The task for negotiators
Brexit negotiators do have their hands full. On top of the above, they have to ensure departments retain current definitions over such abstracts as Value Added, Minimal Operations, and Direct Transport. They have to define General Tolerance Rule Limits, and “No drawback” conditions. Logically, the route may be to test the water by focusing initial discussions on mechanisms covering supply chains in automotive, chemicals and aeronautical industries, where the greatest continental incentive lies and precedent can be set.
Above all, Whitehall will need to demonstrate its intent to preserve its existing marble-clad credibility as a pillar for maintaining international trade standards. Border formalities become less of a formality and more of a reality when customs officials are uncertain of the products before them. Key mechanisms do exist to move compliance checks away from border points and up and down stream. Thankfully, the UK has a credible set of professionals and administrators behind it. But another BSE scandal could easily blow that trust.
So, Brexit is like a Mandelbrot Set – it remains just as hypnotically complex and dazzling the deeper you zoom in, until you lose all sense of starting perspective.
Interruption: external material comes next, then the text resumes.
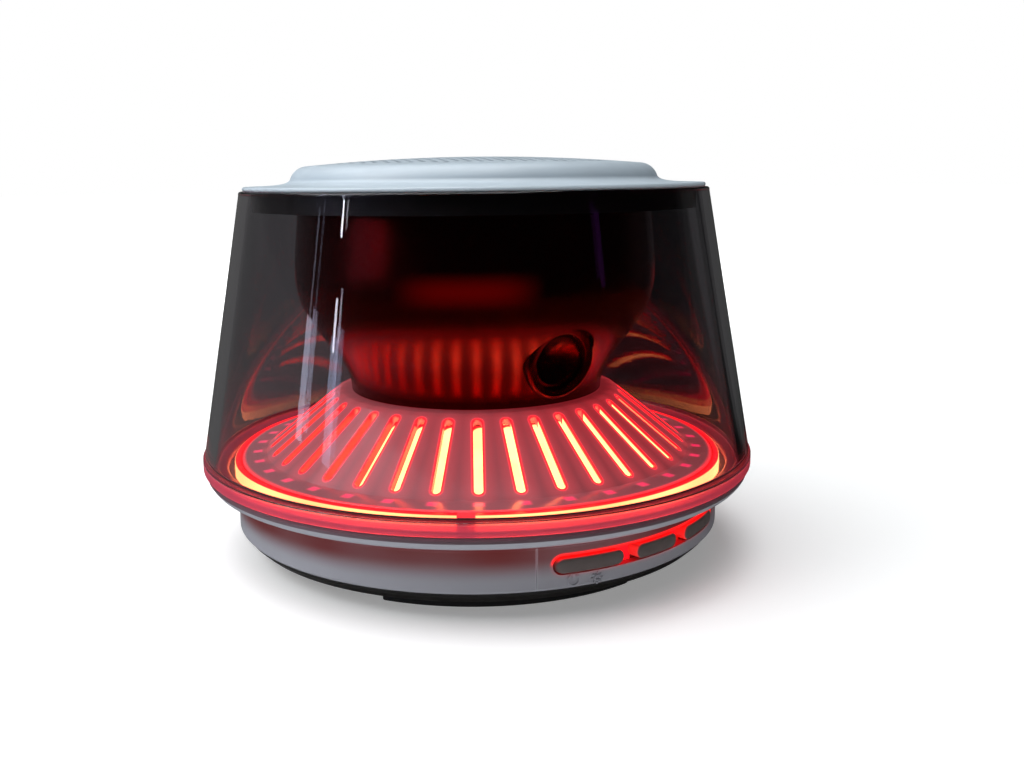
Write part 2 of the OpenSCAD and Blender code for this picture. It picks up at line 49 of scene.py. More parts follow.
MM = 0.001
TURNS = 288                       # steps round a turned piece
SHARP = math.radians(32)          # edges that bend more than this stay sharp
SAME_POINT = 1e-7                 # points closer than this, in metres, become one


def mm(node):
    """The lowest and highest corners of a CAD node, in millimetres."""
    low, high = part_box(node)
    return low / MM, high / MM


# ---- Camera ----

CAMERA_AZ = math.radians(-40.3)   # from the front, positive towards +X
CAMERA_OUT = 0.251                # from the object's axis
CAMERA_UP = 0.08646
CAMERA_PITCH = math.radians(11.22)
CAMERA_ROLL = math.radians(-0.69)
CAMERA_LENS = 37.12
CAMERA_SHIFT = 0.0351


def from_front(azimuth, out, up=0.0):
    """The point at an azimuth from the front, a distance out from the axis and a height."""
    return Vector((math.sin(azimuth) * out, -math.cos(azimuth) * out, up))


camera = bpy.data.objects.new("camera", bpy.data.cameras.new("camera"))
scene.collection.objects.link(camera)
scene.camera = camera
camera.data.lens = CAMERA_LENS
camera.data.sensor_width = 36
camera.data.shift_x = CAMERA_SHIFT
camera.data.clip_start = 0.01
camera.location = from_front(CAMERA_AZ, CAMERA_OUT, CAMERA_UP)
aim = -from_front(CAMERA_AZ, math.cos(CAMERA_PITCH), math.sin(CAMERA_PITCH))
camera.rotation_mode = "QUATERNION"
camera.rotation_quaternion = (
    aim.to_track_quat("-Z", "Y") @ Quaternion((0, 0, 1), CAMERA_ROLL)
)


# ---- Outlines, in millimetres, as (radius, height) ----


def arc(centre, radius, start, end, steps=10):
    """Points of an arc, from one angle to another, in degrees."""
    angles = [math.radians(start + (end - start) * i / steps) for i in range(steps + 1)]
    return [
        (centre[0] + radius * math.cos(a), centre[1] + radius * math.sin(a))
        for a in angles
    ]


def cubic(p0, p1, p2, p3, steps=20):
    """Points of a cubic curve from p0 to p3."""
    points = []
    for i in range(steps + 1):
        t = i / steps
        s = 1 - t
        weights = (s * s * s, 3 * s * s * t, 3 * s * t * t, t * t * t)
        points.append(
            tuple(sum(w * p[k] for w, p in zip(weights, (p0, p1, p2, p3))) for k in (0, 1))
        )
    return points


LEAST_TURN = math.radians(12)     # a corner that turns less is left as it is
LEAST_REACH = 0.01


def eased(outline, radius, steps=4):
    """A closed outline with each corner rounded off, as far as its sides allow."""
    points = [Vector(p) for p in outline]
    made = []
    for i, corner in enumerate(points):
        before, after = points[i - 1] - corner, points[(i + 1) % len(points)] - corner
        turn = math.pi - before.angle(after, math.pi)
        reach = min(radius * math.tan(turn / 2), before.length * 0.45, after.length * 0.45)
        if turn < LEAST_TURN or corner.x < LEAST_REACH or reach < LEAST_REACH:
            made.append(tuple(corner))
            continue
        start = corner + before.normalized() * reach
        end = corner + after.normalized() * reach
        for k in range(steps + 1):
            t = k / steps
            made.append(
                tuple(start * (1 - t) ** 2 + corner * 2 * t * (1 - t) + end * t * t)
            )
    return made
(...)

Critics of making a robust break from the EU might spend the rest of the year digging ever deeper into problems of esoterica and ephemera, like the need for EUR.1 forms to be on a printed green guilloche pattern background for them to be legally admissible. Or they can accept that measuring the MFN against some mythical perfect deal is a nonsense.
By the time the UK ends up trading outside of the Single Market, whether on Free Trade Agreement terms or less, administrators on both sides will have been working for months on redefining and modifying hundreds of administrative structures. Some form of trade arrangement will be done that bolts on to MFN tariff defaults. Right now, we don’t know how comprehensive that will be.
Brexit is not easy, but fears need to be rationalised. There is no silver bullet. But there’s no werewolf, either.